Data segment –
·····
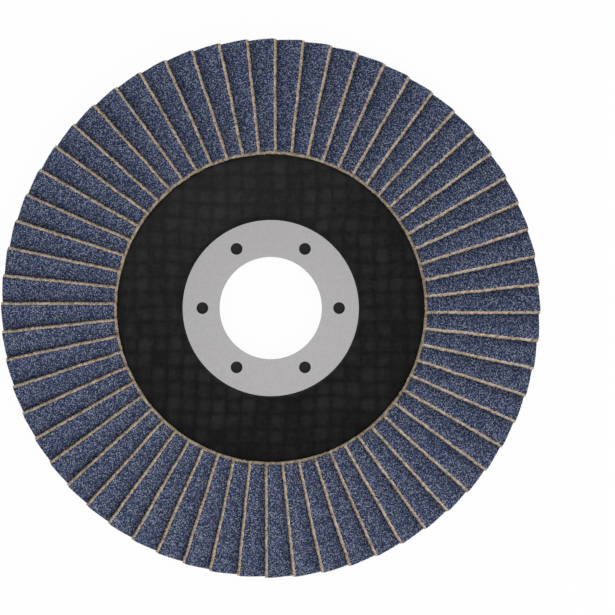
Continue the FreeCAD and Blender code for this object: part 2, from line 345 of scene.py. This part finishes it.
flap = {
    "count": 60,
    "width": 13.0,
    "start": 32.3,          # from the axis to the inner ends
    "edgeOffset": 1.16,     # raised edge before the radial line through the axis
    "cloth": 0.55,
    "grain": 0.35,
    "clearance": 0.05,
    "resinUnder": 0.6,      # resin between the flange and the buried inner corner
    "bareEdge": 0.54,       # cloth without grain along the raised edge
    "bareEnd": 0.58,        # and along the inner end
    "undercut": 0.12,       # the cut's foot behind its top
    "shownMargin": 0.5,     # finely divided width past the next flap's raised edge
    "fray": 0.09,           # how far single threads stand out of the cut edges
    "endFray": 0.15,        # and how ragged the inner end is, where the threads are cut across
    "rimFray": 0.054,       # and the rim's cut
    "threadColumns": 2.3,   # columns from thread to thread at the inner end
    "wave": 0.07,           # slow waviness of the cut edges
    "waveRows": 18,         # rows from bend to bend of the raised cut
    "waveColumns": 7,       # and columns at the inner end
    "coatFray": 0.07,       # raggedness of the coat's own border
    "coatFollows": 0.6,     # share of the raised cut's movement that the coat's border follows
    "coatEndFollows": 0.8,  # and of the inner end's
    "relief": 0.06,         # depth between the grains
    "reliefPower": 1.5,     # above 1, more grains stand high than low
    "inset": 0.02,          # the highest grains stay this far under the CAD surface
    "coatDrop": 0.08,       # width over which the coat's border falls to the cloth
    "cornerShadeReach": 3.0,      # how far the painted shade in the corner under the next cut reaches
    "clothStretch": 20,     # length of the pattern that each flap takes for itself
    "clothStretches": 997,  # how many there are before the first one is used again
    "firstSeed": 1000,      # of the flaps' random numbers
    "rows": 104,
    "sharpAngle": 50,       # degrees; steeper edges are shaded sharp
    "underColumns": 7,
    "topColumns": 34,
    "hiddenShares": [1.0, 0.66, 0.33],  # columns under the next flap, as shares of that width
    # the coat thins out to its border: shares of the grain's thickness in the last columns
    "coatBorder": [1.0, 0.92, 0.72],
    # the raised cut, worn round at its top: shares of the bare edge and the cloth's thickness
    "cut": [(0.86, 0.96), (0.64, 0.85), (0.45, 0.66), (0.32, 0.38), (0.24, 0.08)],
    # painted shade on the raised cut, darkest at its foot, column by column
    "cutFootShade": [0.0, 0.2, 0.5, 0.9, 1.0],
    # the inner end, worn round in the same way: mm from the end, share of the thickness
    "end": [(0.02, 0.42), (0.07, 0.66), (0.30, 0.92)],
}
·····
Job – Repeat the data above exactly.

The completed task –
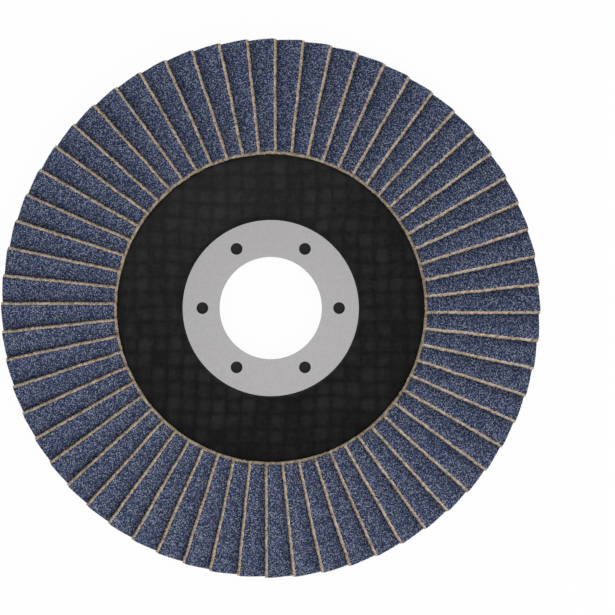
Continue the FreeCAD and Blender code for this object: part 2, from line 345 of scene.py. This part finishes it.
flap = {
    "count": 60,
    "width": 13.0,
    "start": 32.3,          # from the axis to the inner ends
    "edgeOffset": 1.16,     # raised edge before the radial line through the axis
    "cloth": 0.55,
    "grain": 0.35,
    "clearance": 0.05,
    "resinUnder": 0.6,      # resin between the flange and the buried inner corner
    "bareEdge": 0.54,       # cloth without grain along the raised edge
    "bareEnd": 0.58,        # and along the inner end
    "undercut": 0.12,       # the cut's foot behind its top
    "shownMargin": 0.5,     # finely divided width past the next flap's raised edge
    "fray": 0.09,           # how far single threads stand out of the cut edges
    "endFray": 0.15,        # and how ragged the inner end is, where the threads are cut across
    "rimFray": 0.054,       # and the rim's cut
    "threadColumns": 2.3,   # columns from thread to thread at the inner end
    "wave": 0.07,           # slow waviness of the cut edges
    "waveRows": 18,         # rows from bend to bend of the raised cut
    "waveColumns": 7,       # and columns at the inner end
    "coatFray": 0.07,       # raggedness of the coat's own border
    "coatFollows": 0.6,     # share of the raised cut's movement that the coat's border follows
    "coatEndFollows": 0.8,  # and of the inner end's
    "relief": 0.06,         # depth between the grains
    "reliefPower": 1.5,     # above 1, more grains stand high than low
    "inset": 0.02,          # the highest grains stay this far under the CAD surface
    "coatDrop": 0.08,       # width over which the coat's border falls to the cloth
    "cornerShadeReach": 3.0,      # how far the painted shade in the corner under the next cut reaches
    "clothStretch": 20,     # length of the pattern that each flap takes for itself
    "clothStretches": 997,  # how many there are before the first one is used again
    "firstSeed": 1000,      # of the flaps' random numbers
    "rows": 104,
    "sharpAngle": 50,       # degrees; steeper edges are shaded sharp
    "underColumns": 7,
    "topColumns": 34,
    "hiddenShares": [1.0, 0.66, 0.33],  # columns under the next flap, as shares of that width
    # the coat thins out to its border: shares of the grain's thickness in the last columns
    "coatBorder": [1.0, 0.92, 0.72],
    # the raised cut, worn round at its top: shares of the bare edge and the cloth's thickness
    "cut": [(0.86, 0.96), (0.64, 0.85), (0.45, 0.66), (0.32, 0.38), (0.24, 0.08)],
    # painted shade on the raised cut, darkest at its foot, column by column
    "cutFootShade": [0.0, 0.2, 0.5, 0.9, 1.0],
    # the inner end, worn round in the same way: mm from the end, share of the thickness
    "end": [(0.02, 0.42), (0.07, 0.66), (0.30, 0.92)],
}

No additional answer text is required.